SHORT PROBLEM: Go through the material below and copy each line where the word "names" appears.

++++++++++

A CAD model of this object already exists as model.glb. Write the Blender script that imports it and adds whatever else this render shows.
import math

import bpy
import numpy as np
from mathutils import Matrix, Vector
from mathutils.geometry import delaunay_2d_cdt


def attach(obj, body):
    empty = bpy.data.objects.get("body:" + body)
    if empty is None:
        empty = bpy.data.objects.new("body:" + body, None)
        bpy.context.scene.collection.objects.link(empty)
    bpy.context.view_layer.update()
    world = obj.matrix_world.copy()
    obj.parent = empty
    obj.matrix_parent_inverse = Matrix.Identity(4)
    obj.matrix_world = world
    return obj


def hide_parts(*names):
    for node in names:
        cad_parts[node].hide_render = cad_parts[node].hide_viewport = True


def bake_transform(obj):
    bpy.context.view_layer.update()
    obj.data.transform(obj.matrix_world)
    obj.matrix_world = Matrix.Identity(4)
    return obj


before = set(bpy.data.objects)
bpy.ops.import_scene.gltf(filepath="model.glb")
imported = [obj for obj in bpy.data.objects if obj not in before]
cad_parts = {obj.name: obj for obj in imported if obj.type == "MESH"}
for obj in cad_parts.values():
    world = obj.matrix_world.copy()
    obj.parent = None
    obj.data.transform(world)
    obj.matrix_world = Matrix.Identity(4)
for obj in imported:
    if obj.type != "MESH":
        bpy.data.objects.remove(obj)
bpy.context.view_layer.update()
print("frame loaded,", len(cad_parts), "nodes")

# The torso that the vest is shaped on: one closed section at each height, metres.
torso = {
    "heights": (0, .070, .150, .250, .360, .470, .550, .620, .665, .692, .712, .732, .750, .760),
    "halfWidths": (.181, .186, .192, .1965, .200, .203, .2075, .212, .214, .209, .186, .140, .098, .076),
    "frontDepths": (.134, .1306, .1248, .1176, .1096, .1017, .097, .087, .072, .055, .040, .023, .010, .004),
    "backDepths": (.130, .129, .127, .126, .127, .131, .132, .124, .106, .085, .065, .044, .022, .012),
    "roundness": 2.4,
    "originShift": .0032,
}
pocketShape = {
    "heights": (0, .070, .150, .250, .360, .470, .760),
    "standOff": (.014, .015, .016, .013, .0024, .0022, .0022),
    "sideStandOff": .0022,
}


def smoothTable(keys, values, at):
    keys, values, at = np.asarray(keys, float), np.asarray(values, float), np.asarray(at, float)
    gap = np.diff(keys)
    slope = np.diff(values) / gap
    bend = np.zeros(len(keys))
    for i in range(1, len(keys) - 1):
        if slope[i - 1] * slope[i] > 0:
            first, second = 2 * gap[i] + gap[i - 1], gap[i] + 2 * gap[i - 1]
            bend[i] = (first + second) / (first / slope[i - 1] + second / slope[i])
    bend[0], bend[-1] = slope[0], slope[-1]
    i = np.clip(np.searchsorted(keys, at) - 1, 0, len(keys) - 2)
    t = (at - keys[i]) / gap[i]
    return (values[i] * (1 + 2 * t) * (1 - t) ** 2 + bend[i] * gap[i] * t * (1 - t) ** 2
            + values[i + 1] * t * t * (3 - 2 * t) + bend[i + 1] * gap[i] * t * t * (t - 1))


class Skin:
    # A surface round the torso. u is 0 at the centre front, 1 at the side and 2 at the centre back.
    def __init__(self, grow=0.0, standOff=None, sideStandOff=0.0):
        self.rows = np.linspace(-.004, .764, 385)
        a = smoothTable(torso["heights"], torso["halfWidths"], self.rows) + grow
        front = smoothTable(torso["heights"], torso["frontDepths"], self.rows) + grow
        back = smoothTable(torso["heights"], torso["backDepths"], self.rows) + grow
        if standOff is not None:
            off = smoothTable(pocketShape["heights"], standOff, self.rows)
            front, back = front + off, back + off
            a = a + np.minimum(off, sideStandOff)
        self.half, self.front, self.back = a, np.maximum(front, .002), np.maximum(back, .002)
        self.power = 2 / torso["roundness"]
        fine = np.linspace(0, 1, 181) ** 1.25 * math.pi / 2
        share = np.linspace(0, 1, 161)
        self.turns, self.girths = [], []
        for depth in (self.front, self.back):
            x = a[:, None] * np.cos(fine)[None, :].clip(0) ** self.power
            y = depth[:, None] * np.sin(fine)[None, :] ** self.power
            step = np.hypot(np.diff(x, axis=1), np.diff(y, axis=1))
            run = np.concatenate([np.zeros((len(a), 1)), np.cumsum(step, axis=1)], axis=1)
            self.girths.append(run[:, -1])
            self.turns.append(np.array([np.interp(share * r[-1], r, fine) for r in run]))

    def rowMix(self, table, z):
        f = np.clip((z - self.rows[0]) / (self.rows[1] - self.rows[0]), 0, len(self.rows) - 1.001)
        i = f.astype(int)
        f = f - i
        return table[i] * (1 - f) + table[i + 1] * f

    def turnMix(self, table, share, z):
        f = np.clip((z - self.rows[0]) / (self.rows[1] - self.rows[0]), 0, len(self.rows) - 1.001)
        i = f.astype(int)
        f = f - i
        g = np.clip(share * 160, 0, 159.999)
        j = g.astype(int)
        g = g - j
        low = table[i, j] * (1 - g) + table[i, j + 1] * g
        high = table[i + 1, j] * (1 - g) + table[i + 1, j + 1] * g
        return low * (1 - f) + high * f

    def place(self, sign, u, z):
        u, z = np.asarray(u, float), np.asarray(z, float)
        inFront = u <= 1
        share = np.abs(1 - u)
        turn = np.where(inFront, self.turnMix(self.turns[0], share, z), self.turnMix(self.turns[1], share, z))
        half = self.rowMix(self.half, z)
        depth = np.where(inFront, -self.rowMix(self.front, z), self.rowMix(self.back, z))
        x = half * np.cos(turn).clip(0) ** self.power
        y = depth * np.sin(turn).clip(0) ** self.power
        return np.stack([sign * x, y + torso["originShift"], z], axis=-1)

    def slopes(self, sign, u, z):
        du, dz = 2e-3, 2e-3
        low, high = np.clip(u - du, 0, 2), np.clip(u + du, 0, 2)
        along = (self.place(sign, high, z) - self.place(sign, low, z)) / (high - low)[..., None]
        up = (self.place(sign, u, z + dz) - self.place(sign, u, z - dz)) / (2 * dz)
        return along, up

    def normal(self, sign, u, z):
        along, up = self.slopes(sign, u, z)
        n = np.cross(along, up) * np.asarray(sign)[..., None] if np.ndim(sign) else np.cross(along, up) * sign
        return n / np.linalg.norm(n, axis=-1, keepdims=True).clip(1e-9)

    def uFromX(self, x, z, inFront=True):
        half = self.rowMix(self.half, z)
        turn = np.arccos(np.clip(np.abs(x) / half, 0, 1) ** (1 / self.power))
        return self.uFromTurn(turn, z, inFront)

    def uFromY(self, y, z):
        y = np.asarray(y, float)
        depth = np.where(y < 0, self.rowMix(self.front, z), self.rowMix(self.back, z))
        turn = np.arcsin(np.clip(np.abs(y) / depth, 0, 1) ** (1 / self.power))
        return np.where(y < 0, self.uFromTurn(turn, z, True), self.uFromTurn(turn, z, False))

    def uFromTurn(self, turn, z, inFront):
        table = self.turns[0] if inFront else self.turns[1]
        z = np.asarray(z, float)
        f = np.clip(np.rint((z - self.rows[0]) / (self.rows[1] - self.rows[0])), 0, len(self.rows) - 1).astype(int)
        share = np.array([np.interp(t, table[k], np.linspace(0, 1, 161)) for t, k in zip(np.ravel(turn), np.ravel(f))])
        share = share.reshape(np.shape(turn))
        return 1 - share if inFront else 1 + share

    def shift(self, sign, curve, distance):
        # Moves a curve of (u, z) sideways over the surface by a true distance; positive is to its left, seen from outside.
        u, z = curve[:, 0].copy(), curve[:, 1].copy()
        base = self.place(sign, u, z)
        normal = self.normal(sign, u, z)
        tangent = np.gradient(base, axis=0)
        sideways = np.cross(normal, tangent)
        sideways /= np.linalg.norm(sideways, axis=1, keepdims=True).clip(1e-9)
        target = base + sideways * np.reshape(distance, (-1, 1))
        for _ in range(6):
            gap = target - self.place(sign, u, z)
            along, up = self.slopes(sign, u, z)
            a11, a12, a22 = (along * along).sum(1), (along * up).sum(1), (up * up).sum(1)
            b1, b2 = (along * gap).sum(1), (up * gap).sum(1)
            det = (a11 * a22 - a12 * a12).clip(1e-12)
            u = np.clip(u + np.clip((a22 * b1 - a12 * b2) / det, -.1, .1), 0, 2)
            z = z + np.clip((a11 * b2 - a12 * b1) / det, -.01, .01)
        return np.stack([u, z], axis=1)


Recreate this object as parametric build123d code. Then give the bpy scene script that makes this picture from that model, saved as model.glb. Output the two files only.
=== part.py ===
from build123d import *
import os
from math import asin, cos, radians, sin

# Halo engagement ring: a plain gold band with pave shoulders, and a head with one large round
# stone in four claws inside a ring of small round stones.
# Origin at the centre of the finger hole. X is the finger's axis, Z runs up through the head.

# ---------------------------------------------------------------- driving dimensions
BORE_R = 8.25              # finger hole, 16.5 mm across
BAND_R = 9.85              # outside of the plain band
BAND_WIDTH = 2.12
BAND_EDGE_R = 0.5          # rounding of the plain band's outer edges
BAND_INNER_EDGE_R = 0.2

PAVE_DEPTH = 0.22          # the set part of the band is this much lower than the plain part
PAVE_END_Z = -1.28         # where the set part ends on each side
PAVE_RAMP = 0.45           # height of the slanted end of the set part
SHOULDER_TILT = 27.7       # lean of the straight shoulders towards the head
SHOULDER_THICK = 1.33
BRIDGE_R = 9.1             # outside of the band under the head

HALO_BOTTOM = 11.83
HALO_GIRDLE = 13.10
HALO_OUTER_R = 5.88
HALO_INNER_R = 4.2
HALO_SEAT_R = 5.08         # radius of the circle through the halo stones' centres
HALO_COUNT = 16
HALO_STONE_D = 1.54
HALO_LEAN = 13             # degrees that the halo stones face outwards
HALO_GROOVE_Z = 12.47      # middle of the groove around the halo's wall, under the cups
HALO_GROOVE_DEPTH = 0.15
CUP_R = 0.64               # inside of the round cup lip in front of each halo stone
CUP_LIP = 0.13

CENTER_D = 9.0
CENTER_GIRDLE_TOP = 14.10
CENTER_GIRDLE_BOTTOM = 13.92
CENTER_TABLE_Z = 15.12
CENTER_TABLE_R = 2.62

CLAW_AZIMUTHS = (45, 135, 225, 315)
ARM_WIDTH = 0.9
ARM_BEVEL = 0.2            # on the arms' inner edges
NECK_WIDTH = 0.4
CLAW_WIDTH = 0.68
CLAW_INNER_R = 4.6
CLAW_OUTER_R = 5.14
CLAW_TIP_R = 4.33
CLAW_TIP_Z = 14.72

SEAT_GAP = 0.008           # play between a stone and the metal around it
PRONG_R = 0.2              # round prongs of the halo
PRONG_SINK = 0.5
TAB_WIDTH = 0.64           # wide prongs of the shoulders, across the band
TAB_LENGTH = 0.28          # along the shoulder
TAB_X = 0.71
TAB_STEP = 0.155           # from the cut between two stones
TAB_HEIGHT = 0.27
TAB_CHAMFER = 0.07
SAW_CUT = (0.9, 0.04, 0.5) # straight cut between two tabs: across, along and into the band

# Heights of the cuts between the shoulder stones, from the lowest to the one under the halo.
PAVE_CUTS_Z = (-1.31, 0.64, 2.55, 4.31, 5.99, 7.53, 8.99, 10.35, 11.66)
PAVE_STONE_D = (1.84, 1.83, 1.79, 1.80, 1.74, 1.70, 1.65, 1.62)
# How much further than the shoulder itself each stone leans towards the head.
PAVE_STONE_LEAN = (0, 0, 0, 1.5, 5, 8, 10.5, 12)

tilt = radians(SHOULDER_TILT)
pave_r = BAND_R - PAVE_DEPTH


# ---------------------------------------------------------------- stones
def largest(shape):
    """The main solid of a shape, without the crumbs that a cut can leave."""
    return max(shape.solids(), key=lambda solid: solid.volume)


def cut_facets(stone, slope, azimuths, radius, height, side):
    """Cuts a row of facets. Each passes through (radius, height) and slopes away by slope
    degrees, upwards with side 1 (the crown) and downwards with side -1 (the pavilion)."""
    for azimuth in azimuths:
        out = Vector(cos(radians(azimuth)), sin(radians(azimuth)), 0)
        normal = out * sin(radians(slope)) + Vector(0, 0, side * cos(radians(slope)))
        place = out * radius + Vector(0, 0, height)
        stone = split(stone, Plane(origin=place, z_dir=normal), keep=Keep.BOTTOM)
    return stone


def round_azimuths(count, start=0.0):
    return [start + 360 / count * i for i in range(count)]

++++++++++

RESPONSE:
def hide_parts(*names):
    for node in names:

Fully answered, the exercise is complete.